22 thoughts on “Encrypt Data On the Fly On a Pi With Cryptopuck

  1. Imagine non tech savy people using this to organize protests. Now imagine this device was modified by an enemy of the protesters to weaken security and add some kind of watermarking like implemented in NK’s red star os. I’m not saying this is a bad thing, but whenever somthing security related is simplified and trusted by people who don’t understand it…

    1. Beauty is not objective. Personally, I am much more likely to have a 3d printer and filament on hand than an appropriately sized prototyping box. I typically find that there is not enough gained, aesthetically, by using a standard box to justify the increased time/labor/cost for someone who already owns a 3d printer. Doubly so for a project like this, where aesthetics serve no function other than to increase perceived value.

  2. Why bother with a file structure storage file etc?
    I would understand if the aim was to allow for incremental addition of unencrypted files,, but this looks like a one shot protect, unprotect implementation. Just store the file structure by compress the entire drive, then encrypt the compressed file. There are compression formats that store the file permission, owners, dates etc.

    1. Just a thought, If files can be stored using one the security keys in the pair and the other isn’t needed, one could simply not include the other key along with the device. That way the file could only be accessed by those back at “headquarters” where the sibling key resides. No amount of $5 wrench bludgeoning could lead to accessing that key. I wonder if the setup could be made functional with just one of the two keys as a kind of file drop box, sort of like a high security cash box at convenience stores.

      1. What about grabbing a selection of stock prices, run it through some hash algorithm. Theres a lot of data there and it varies all the time. Alternately a $5 usb camera in a dark box the a radio active source should make for some wildly random data.

      2. True RNG’s are as simple as a diode or radio tuned to white noise static.


        As for a Pi they do have HRNG’s available

        “Just replace “/dev/random” with “/dev/hwrng”

        That’s from 2013 & 2015 so and it’s built into the Pi’s SOC.

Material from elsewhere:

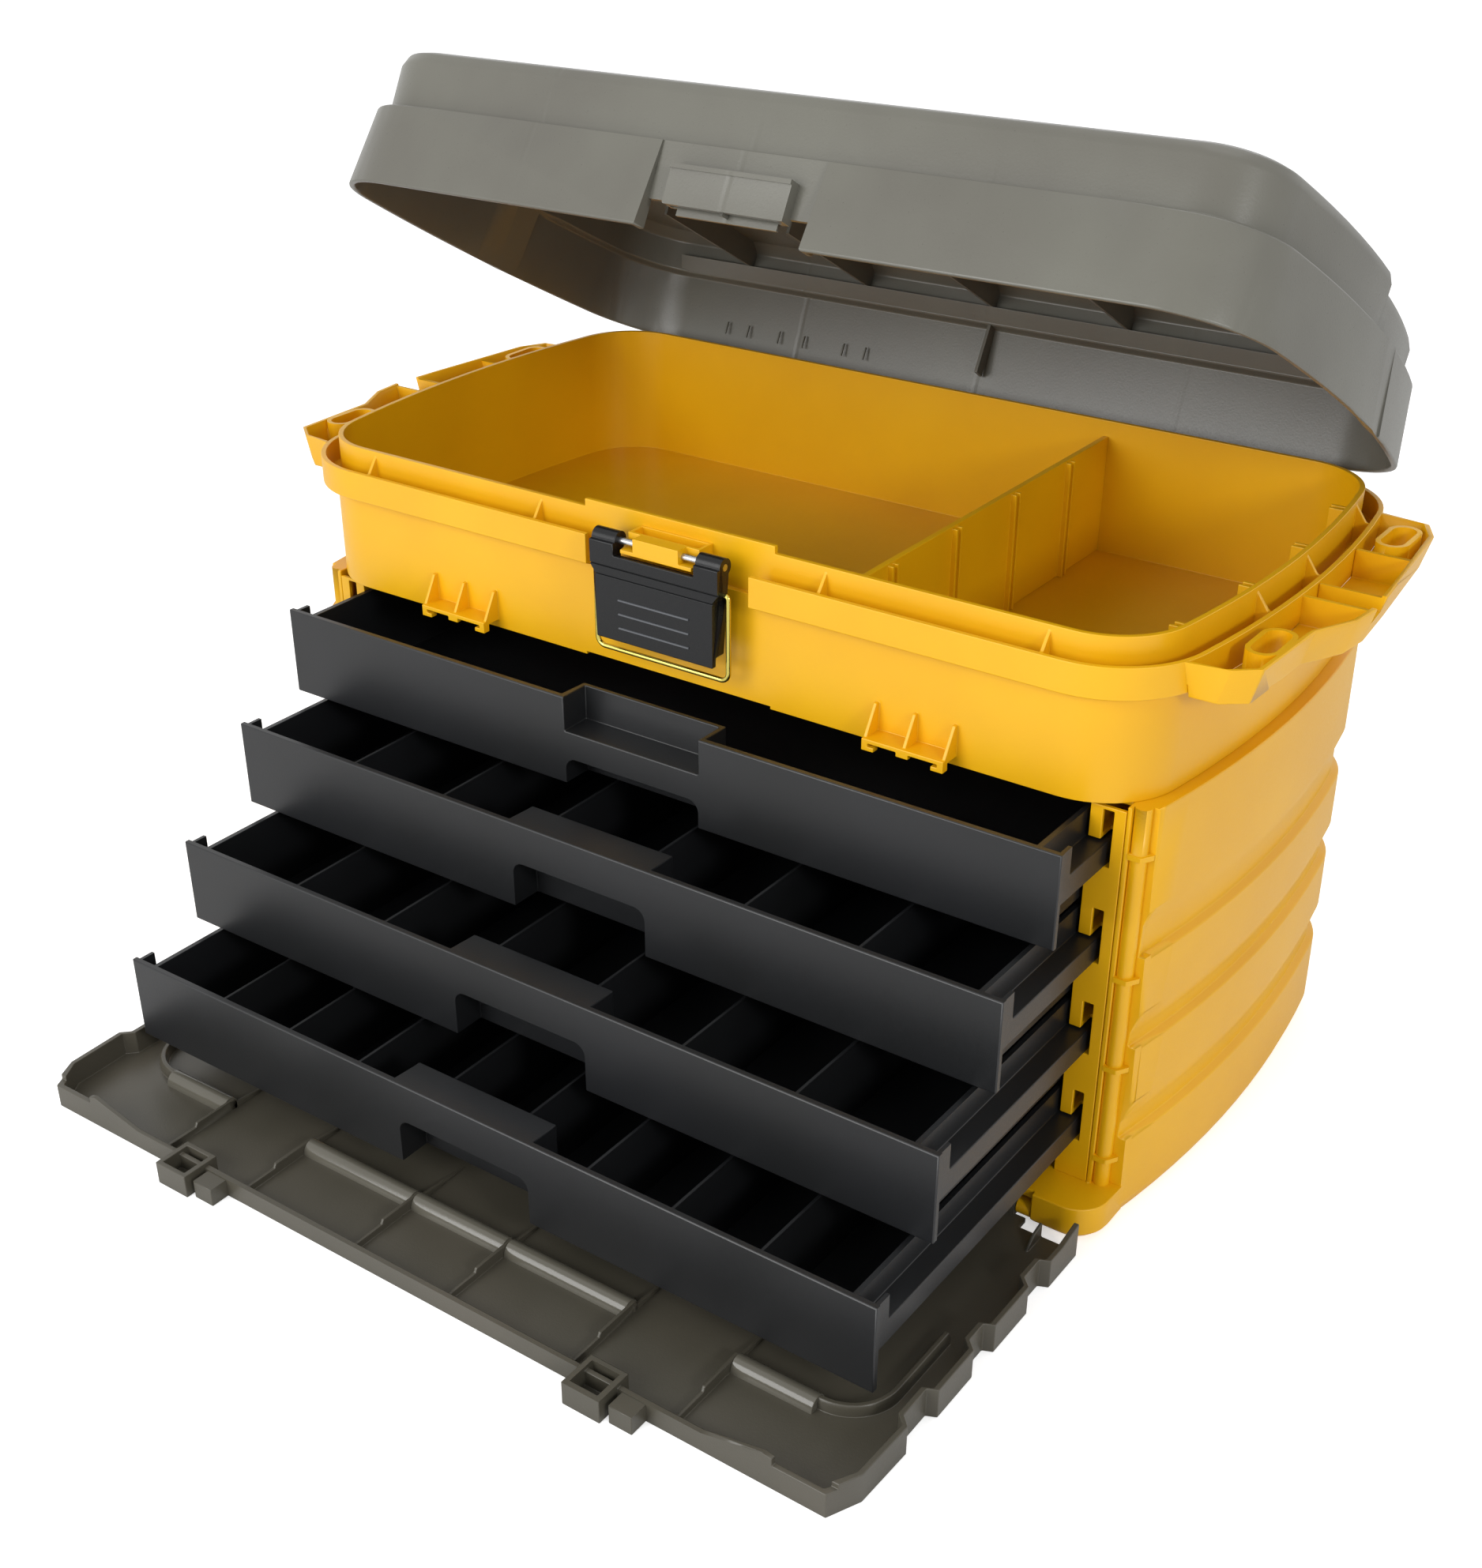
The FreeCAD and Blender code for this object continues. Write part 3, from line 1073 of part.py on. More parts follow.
def door_latch(x):
    """Latch box on the free edge of the door, with a pocket behind it and a stop beside it."""
    wall = DOOR_WALL
    x0 = x - DOOR_LATCH_HALF
    x1 = x + DOOR_LATCH_HALF
    split = x + wall
    y0 = DOOR_FAR_Y - DOOR_LATCH_OUT
    back = DOOR_FAR_Y + 2 * wall
    outer = box(x0, split, y0, back + wall, 0, DOOR_LATCH_H)
    room = box(x0 + wall, split - wall, y0 + wall, back, wall, DOOR_LATCH_H + CUT)
    stop = box(split + wall, x1, y0 + wall, DOOR_FAR_Y + CUT, 0, DOOR_LATCH_H - wall)
    return [outer.cut(room), stop]


def sub_parts():
    """Every piece by name."""
    parts = {
        "top_tub": top_tub(),
        "latch_bracket": latch_bracket(),
        "tub_partition": tub_partition(),
        "cabinet_shell": cabinet_shell(),
        "latch_pin": rod_x(-FLAP_HALF, FLAP_HALF, LATCH_PIN_Y, LATCH_PIN_Z, LATCH_PIN_R),
        "latch_flap": latch_flap(),
        "latch_bail": latch_bail(),
        "lid_shell": turned_lid(lid_shell()),
        "carry_handle": turned_lid(carry_handle()),
        "front_door": front_door(),
    }
    for name, side in (("left", -1), ("right", 1)):
        rack = side_rack()
        guide = drawer_guide()
        parts[f"{name}_side_rack"] = rack if side > 0 else mirrored(rack)
        parts[f"{name}_drawer_guide"] = guide if side > 0 else mirrored(guide)
        parts[f"{name}_handle_pin"] = turned_lid(handle_pin(side))
        parts[f"{name}_lid_hinge_pin"] = lid_hinge_pin(side * LID_KNUCKLE_X)
        parts[f"{name}_door_hinge_pin"] = door_pin(side)
    for index, count in enumerate(DRAWER_COMPARTMENTS):
        parts[f"drawer_{index + 1}"] = drawer(index)
        if count > 1:
            parts[f"drawer_{index + 1}_dividers"] = drawer_dividers(index)
    return parts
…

        I don’t have a Pi to check the RNG function but I am reasonably sure most hardware providers have such things I know AMD and Intel both do. Today it’s more common to have a true HRNG system available.

    1. The Pi actually has a hardware RNG onboard that uses reverse bias transistor noise. All the benchmarks I’ve seen for the Pi RNG say it does a very respectable job, and at the very least is certainly an improvement over the standard PRNG setup most machines are using.

  3. Unfortunately, I can see a few problems: USB flash drives typically don’t erase cells until absolutely necessary (i.e. immediately before a write). So erasing the unencrypted files is likely leaving them around in plain view. Even if you fill all the empty space with random junk, there’s usually an extra 20% capacity that is used for wear levelling.

    USB flash drive manufacturers often provide tools to securely wipe their drives, but then you’re not going to have a generic solution that can accept all drives.

    I’m not sure why symmetric encryption is done with a randomly generated key, followed by asymmetric encryption of the generated key? Why not just do all the encryption with the public key? Then if the process aborts half way though, you can at least decrypt some of the files?

    For preserving the file structure, why not just zip the contents first? zip can output to stdout so you don’t need to save an intermediate file to disk.

      1. …except that they don’t, because this is already how PGP works behind the scenes: it generates a one-time symmetric key which is used to encrypt the data and is then encrypted with the asymmetric key. He’s basically just re-implemented PGP, but without any consideration for all the side-channel attacks.

        Besides, even if the more computationally complex asymmetric encryption was used for all the data, the bottleneck is _definitely_ going to be the USB2.0 comms, not the CPU.